There are some people who may be at an increased risk of Dilantin toxicity. Newborns, elderly people, and people with kidney or liver disease are more likely to experience Dilantin toxicity, as their bodies do not handle Dilantin as well as other people's bodies do. People with low levels of a certain protein (called albumin) in the blood also have a higher risk of toxicity. Dilantin toxicity is more likely to occur when the dose is increased or when other medications are started or stopped (due to Dilantin drug interactions).
In order to guide treatment, Dilantin blood levels are first measured.
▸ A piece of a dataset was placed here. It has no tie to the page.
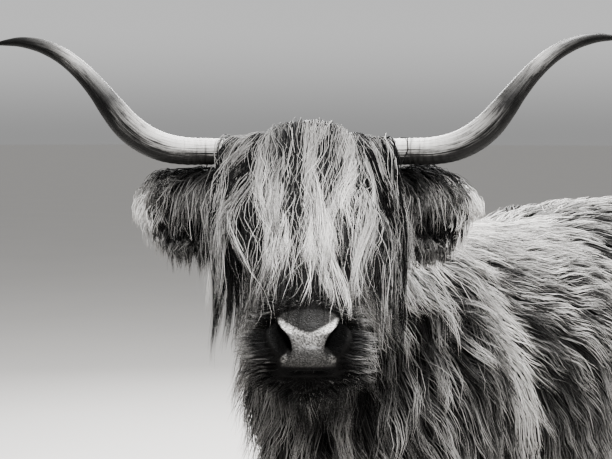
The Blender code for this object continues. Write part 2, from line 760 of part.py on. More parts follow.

If there was a recent overdose, the stomach can be pumped. Giving several doses of activated charcoal orally can help absorb Dilantin. Alternatively, the blood can be filtered through activated charcoal, using a process called charcoal hemoperfusion. A special dialysis-like treatment called MARS® (Molecular Adsorbents Recirculation System) can also be helpful, although it is not available in all hospitals. Dilantin should be stopped until the blood levels of Dilantin return to normal, and the Dilantin dose should be adjusted before the medication is restarted.
Toxicity is a risk associated with Dilantin use. It can cause a wide range of symptoms, ranging from mild and bothersome to severe and life-threatening. It is important for people who take Dilantin to be aware of the symptoms of Dilantin toxicity. If you think you may have toxicity symptoms, contact your healthcare provider immediately.